Rather than guilt Jews for how they choose to celebrate, Dahlen says, he likes to highlight that "when we have our own rituals that are unique to us, then it's exactly what Hanukkah is about, which is about being proud of being Jewish."

So how can we all understand the Americanization of Hanukkah?

Ashton told The Forward that the explosion of the Hanukkah-themed gift items in mega-chain stores is actually a positive sign of greater Jewish acceptance in American society. "You have to put this in perspective," she said, "because there was a time not too long ago when you never found anything Jewish anywhere."

She points out to Yahoo Life, "In recent years, the rate of Jews marrying non-Jews/Christians is almost 50 percent. For many of those mixed families, the Hanukkah goods work very well to make their homes reflect both religious traditions."

Even after adding gift-giving and some other newly flashy aspects of Hanukkah, though, the Jewish holiday still manages to get its point across, which, as she explains in her book, "is the vehicle through which Jews draw distinctions between themselves and the majority society."

Adds Rabbi Seth Goldstein of Temple Beth Hatfiloh in Olympia, Wash., "We're not giving up Hanukkah to celebrate Christmas, we are just celebrating Hanukkah to a greater extent that affirms Judaism in a way that we determine."
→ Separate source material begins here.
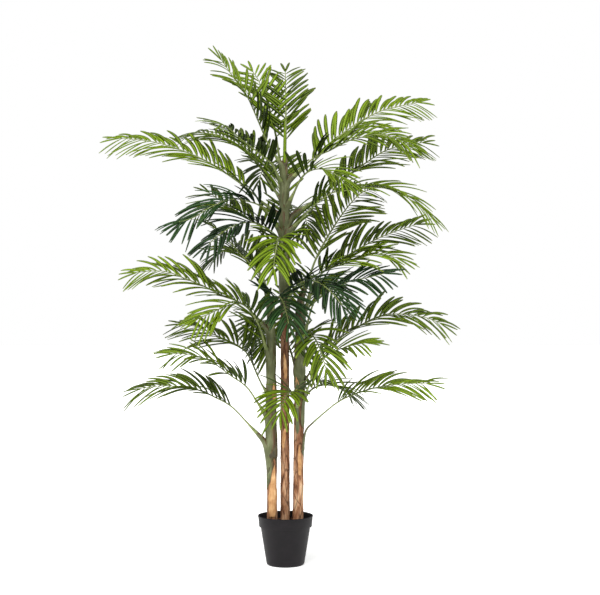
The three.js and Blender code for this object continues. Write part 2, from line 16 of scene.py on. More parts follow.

Goldstein, also a frequent TikTokker, known on the platform as "Rabbi 360," echoed Dahlen in a recent video, when he asked fellow Jews, "Can we stop saying that Hanukkah is a 'minor' Jewish holiday?" Because when we say that, he believes, it's because "we feel inadequate about how Hanukkah has come to be celebrated next to Christmas. And to that I say: So what? Judaism has never existed in a vacuum, and it's always influenced by the major culture."

"I'm not an advocate for 'Hanukkah bushes,' but I mean, we put up lights in my house and have a pile of presents, but we're lighting the menorah and eating latkes," he tells Yahoo Life, noting that there is a concept in Judaism of hiddur mitzvah, of "making our rituals and ritual objects beautiful and special."

So while some Jews may face an inner battle of wanting to both celebrate and scale back Hanukkah, "there could be a balance between commercialization and meaning," Goldstein says. "They're not necessarily mutually exclusive."